When you find something that works it’s time to run with it and don't screw it up. Initially, the example campaign was spending too much and making too little. Calculations based on the volume of traffic and revenue were used to figure out the actual eCPM. That meant that we knew exactly how much the campaign could spend and be profitable on average.
When the campaign reached certain benchmarks, the campaign budget was increased to simply buy everything possible below that price because the math said so. New campaigns were then started at higher bids to create a pyramid effect. Because the highest-quality traffic is the highest priced, creating higher bid campaigns is a sustainable way to buy higher-quality traffic without paying more for everything (which is what happens when you simply increase your bid). The smarter way is to keep the lower bidding campaigns and stack higher bidding ones above it.
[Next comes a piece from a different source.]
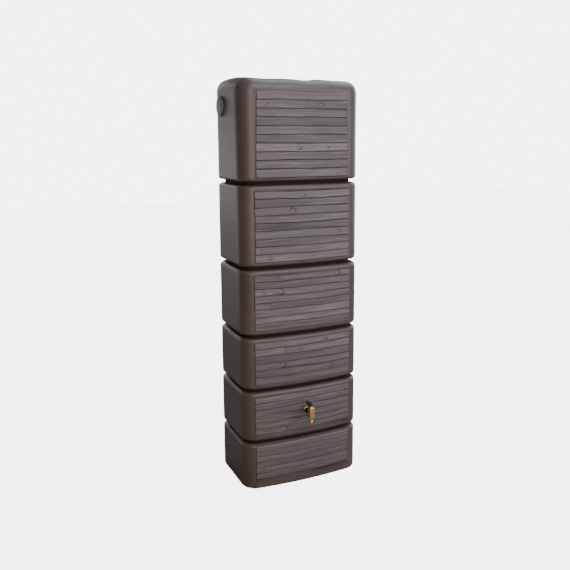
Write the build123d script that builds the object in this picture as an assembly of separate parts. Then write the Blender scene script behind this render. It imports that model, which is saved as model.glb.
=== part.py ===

Fit the round peg in the round wet hole.
Remove elements of your campaign that don't work and embrace the ones that do. When new pyramid campaigns were added it became obvious that some countries were just not going to continue to work, so they were removed from the higher bidding campaigns.
It was noticed that sales spiked on the weekends. So, a new campaign was setup at a higher price point and day-parting was setup to run the campaign on Friday, Saturday and Sunday to capitalize on that. Focus on both quickly squashing the problems and emphasizing the winning factors of your campaigns.